**** Listing

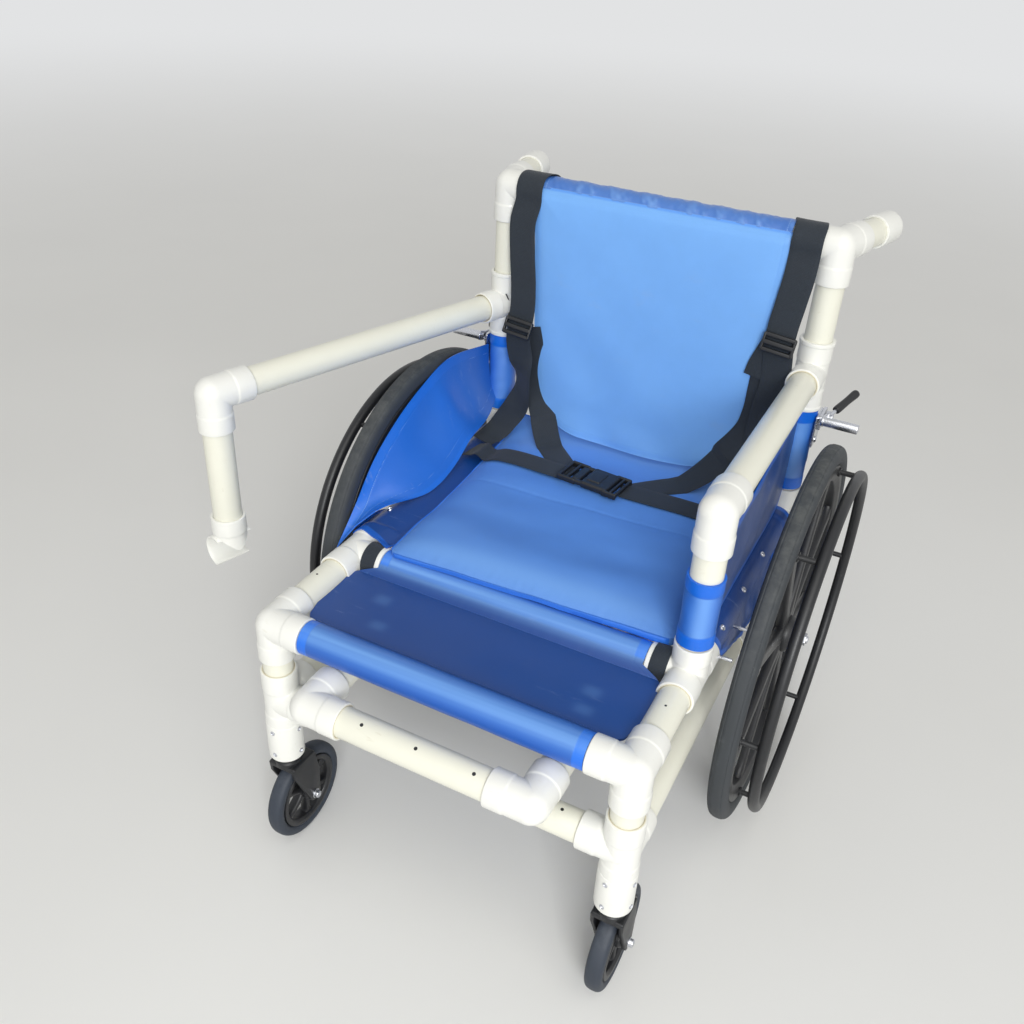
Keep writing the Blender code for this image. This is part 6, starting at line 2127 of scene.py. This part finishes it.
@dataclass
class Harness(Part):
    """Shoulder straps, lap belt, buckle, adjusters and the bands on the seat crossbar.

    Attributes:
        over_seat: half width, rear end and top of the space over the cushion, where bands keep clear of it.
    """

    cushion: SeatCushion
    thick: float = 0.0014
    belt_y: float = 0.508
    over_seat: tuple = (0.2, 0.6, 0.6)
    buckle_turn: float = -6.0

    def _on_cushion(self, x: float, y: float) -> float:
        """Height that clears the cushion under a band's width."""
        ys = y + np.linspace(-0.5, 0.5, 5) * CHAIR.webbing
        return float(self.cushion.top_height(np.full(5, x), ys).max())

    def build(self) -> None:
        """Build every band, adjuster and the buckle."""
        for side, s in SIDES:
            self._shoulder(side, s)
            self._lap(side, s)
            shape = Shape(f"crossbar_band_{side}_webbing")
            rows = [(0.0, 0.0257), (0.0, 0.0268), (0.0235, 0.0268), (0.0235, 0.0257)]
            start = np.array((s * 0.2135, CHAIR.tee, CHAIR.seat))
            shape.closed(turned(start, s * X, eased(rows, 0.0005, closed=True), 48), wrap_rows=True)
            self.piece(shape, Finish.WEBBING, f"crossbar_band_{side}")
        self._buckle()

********
**** Listing

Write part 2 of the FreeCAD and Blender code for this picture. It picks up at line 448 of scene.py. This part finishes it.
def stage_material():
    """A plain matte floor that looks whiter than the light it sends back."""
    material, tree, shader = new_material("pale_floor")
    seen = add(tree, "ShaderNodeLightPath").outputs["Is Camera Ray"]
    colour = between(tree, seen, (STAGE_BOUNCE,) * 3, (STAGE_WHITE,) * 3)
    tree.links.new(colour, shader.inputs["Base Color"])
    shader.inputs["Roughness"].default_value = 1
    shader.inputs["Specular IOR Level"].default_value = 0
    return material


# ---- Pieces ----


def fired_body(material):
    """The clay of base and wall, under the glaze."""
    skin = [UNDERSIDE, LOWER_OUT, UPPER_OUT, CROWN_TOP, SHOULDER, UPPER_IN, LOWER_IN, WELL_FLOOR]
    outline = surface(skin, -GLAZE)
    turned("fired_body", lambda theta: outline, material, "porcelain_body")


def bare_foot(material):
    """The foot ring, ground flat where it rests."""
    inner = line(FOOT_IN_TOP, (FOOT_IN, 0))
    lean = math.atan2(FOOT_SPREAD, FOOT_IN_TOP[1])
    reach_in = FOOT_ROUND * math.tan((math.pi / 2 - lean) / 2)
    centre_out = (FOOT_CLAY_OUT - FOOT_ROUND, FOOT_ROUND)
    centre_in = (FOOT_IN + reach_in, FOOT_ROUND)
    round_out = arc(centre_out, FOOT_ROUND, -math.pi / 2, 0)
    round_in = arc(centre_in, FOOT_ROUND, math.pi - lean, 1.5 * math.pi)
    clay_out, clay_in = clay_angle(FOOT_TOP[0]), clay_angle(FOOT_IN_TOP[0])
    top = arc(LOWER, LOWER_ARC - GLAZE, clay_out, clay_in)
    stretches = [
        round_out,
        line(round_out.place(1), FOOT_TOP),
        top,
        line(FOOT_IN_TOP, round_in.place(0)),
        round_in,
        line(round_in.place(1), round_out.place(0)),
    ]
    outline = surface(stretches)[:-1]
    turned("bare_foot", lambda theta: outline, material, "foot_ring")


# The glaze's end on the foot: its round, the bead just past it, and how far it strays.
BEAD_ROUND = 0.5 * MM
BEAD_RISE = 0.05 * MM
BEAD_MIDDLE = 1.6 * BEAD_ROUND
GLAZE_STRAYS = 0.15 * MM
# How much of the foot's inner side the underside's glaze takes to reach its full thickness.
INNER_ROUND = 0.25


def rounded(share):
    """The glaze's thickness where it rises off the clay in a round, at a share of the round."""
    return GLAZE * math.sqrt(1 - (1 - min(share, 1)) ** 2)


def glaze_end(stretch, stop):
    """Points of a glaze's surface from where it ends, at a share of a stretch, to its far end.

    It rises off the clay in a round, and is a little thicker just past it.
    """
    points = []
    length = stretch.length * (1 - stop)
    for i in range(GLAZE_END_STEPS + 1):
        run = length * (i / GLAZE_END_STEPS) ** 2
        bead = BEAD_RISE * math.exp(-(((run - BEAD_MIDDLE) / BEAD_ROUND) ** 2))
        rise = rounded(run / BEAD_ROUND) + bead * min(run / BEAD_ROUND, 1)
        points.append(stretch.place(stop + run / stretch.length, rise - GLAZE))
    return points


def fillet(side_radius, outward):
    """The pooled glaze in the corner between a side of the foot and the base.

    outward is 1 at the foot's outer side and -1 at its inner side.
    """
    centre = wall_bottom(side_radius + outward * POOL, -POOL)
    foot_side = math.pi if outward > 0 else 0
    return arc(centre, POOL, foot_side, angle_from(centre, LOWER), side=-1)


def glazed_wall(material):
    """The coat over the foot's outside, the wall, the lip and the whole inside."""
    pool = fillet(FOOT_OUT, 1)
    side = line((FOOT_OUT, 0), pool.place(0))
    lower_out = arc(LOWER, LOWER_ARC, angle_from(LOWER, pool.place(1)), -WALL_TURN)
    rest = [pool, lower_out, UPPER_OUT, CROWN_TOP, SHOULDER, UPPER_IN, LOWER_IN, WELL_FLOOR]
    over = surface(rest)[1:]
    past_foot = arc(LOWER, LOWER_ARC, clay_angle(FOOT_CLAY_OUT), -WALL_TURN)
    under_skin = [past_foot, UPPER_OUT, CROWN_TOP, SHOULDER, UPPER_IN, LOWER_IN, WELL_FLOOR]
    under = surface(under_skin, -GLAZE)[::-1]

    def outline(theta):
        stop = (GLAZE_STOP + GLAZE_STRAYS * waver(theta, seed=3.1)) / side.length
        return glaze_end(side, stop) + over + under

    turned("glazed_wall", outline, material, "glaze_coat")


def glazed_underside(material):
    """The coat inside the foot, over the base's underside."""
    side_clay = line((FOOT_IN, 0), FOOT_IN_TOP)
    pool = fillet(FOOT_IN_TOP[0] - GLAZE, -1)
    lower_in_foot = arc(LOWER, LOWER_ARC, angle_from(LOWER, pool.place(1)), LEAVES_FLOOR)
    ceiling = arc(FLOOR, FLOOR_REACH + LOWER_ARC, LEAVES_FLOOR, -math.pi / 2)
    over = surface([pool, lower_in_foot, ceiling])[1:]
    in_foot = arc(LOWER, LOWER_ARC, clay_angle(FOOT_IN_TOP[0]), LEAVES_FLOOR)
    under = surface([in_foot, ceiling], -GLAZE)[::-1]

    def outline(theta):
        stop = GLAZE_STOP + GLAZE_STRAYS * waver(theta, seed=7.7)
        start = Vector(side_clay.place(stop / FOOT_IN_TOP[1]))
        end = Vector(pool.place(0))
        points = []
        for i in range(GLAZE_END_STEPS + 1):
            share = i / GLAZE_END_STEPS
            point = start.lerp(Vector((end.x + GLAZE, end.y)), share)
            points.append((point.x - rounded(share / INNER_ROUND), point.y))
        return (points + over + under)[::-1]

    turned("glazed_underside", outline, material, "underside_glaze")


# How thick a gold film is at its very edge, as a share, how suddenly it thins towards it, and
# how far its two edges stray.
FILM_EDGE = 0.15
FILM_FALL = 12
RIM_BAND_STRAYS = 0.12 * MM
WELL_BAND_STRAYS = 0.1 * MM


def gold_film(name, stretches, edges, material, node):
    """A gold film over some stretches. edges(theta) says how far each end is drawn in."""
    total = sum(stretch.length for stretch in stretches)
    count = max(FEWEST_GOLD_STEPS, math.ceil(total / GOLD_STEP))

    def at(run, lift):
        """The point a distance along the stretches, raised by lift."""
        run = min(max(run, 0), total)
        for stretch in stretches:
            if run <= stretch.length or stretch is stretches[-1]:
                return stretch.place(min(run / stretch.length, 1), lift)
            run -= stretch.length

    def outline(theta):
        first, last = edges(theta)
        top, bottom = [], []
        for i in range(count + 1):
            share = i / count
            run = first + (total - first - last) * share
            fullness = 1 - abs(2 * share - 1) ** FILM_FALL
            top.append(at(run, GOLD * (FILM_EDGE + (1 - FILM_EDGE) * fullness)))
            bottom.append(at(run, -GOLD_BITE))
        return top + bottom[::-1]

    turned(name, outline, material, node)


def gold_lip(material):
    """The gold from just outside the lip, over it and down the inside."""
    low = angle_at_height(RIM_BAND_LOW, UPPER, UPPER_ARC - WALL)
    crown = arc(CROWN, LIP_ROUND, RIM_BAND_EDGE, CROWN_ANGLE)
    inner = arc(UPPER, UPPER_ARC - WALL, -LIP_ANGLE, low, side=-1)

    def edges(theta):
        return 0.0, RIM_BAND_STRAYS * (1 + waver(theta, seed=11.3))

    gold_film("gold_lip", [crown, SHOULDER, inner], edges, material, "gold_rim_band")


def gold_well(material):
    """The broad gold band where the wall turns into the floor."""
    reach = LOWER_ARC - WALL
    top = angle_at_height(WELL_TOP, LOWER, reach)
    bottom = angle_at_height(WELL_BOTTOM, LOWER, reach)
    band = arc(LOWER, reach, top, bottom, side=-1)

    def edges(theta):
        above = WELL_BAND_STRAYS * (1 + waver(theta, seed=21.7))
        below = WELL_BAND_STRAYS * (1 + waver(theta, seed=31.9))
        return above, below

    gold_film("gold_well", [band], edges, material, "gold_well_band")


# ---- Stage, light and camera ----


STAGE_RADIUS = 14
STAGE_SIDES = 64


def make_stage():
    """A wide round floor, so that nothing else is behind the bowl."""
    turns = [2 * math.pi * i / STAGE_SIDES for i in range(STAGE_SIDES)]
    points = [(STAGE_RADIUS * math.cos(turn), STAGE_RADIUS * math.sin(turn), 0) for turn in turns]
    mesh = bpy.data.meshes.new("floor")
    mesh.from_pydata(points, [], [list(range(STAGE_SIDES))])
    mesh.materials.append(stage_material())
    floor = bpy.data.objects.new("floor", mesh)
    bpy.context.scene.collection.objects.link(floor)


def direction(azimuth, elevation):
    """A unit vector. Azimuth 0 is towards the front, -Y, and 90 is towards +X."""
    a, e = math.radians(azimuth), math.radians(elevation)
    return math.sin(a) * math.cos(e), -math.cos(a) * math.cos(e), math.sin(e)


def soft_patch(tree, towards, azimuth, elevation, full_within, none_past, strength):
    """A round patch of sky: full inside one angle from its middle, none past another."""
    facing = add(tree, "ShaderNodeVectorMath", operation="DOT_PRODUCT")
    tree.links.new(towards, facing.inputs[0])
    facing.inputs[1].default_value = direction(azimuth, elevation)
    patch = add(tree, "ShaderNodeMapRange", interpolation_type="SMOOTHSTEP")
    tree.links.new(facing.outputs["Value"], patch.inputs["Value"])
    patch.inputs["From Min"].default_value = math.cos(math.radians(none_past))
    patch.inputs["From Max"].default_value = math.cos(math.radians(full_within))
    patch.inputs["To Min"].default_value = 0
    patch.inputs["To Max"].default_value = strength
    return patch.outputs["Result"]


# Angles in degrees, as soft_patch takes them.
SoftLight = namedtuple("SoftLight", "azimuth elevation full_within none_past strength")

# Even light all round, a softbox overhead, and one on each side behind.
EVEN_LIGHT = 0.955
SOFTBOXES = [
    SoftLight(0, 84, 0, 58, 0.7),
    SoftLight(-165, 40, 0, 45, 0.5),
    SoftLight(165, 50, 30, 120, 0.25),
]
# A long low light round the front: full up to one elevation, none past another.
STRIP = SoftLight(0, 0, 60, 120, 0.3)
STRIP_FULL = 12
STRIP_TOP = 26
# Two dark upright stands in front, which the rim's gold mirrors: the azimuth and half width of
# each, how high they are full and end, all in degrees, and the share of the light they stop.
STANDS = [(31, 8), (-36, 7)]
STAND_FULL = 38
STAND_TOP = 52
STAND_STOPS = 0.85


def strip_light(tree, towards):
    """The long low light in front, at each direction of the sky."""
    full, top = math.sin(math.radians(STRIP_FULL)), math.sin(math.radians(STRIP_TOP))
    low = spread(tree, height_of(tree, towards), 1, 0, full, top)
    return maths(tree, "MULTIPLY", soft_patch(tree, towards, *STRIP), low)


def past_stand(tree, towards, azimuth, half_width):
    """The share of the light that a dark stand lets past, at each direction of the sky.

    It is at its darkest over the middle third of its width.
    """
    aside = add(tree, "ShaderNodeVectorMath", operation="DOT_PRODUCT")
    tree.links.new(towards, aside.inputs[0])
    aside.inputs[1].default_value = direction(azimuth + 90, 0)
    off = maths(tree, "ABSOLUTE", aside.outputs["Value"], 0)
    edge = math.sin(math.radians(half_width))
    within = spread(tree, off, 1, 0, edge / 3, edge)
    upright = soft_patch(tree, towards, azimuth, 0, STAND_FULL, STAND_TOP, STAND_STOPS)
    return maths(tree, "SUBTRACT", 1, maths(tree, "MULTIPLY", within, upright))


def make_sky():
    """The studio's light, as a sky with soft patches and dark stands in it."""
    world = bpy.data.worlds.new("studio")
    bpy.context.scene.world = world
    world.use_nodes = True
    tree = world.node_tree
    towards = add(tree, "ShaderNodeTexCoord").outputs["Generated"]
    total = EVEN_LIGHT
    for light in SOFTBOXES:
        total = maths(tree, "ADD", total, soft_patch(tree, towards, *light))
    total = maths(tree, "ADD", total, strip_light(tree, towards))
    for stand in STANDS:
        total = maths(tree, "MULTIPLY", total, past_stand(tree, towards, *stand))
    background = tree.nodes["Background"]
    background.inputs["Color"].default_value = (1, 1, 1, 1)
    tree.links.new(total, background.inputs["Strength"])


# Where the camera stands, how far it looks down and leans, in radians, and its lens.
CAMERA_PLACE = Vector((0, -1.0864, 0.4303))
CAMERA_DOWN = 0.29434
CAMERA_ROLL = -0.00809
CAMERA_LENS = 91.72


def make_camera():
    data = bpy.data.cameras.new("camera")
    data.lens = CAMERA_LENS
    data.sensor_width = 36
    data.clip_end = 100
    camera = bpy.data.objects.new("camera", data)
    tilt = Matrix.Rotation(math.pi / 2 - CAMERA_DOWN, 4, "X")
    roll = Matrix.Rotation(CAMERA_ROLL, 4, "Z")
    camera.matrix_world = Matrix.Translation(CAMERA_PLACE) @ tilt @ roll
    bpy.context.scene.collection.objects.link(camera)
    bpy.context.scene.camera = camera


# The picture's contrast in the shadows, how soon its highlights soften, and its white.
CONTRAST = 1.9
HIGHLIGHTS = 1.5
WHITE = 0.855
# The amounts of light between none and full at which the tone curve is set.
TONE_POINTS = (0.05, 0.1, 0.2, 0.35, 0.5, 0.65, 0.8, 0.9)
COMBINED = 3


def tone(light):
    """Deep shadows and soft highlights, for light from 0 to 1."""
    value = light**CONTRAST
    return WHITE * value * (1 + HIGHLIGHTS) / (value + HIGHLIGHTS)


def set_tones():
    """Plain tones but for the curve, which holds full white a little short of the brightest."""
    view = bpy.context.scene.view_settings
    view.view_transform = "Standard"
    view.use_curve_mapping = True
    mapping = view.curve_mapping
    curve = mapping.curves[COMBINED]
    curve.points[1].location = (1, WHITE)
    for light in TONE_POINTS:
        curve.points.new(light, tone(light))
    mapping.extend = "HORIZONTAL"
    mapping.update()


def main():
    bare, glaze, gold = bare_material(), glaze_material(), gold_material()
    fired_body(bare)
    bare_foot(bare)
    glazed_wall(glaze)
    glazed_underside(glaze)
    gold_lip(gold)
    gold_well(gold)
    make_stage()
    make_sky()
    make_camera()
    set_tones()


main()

********

## Written task
From the listing above, output exactly the run of lines that starts with the line containing "Keep writing the" and ends with the line containing "return float(self.cushion.top_height(np.full(5, x), ys).max())".

## Answer to this task
Keep writing the Blender code for this image. This is part 6, starting at line 2127 of scene.py. This part finishes it.
@dataclass
class Harness(Part):
    """Shoulder straps, lap belt, buckle, adjusters and the bands on the seat crossbar.

    Attributes:
        over_seat: half width, rear end and top of the space over the cushion, where bands keep clear of it.
    """

    cushion: SeatCushion
    thick: float = 0.0014
    belt_y: float = 0.508
    over_seat: tuple = (0.2, 0.6, 0.6)
    buckle_turn: float = -6.0

    def _on_cushion(self, x: float, y: float) -> float:
        """Height that clears the cushion under a band's width."""
        ys = y + np.linspace(-0.5, 0.5, 5) * CHAIR.webbing
        return float(self.cushion.top_height(np.full(5, x), ys).max())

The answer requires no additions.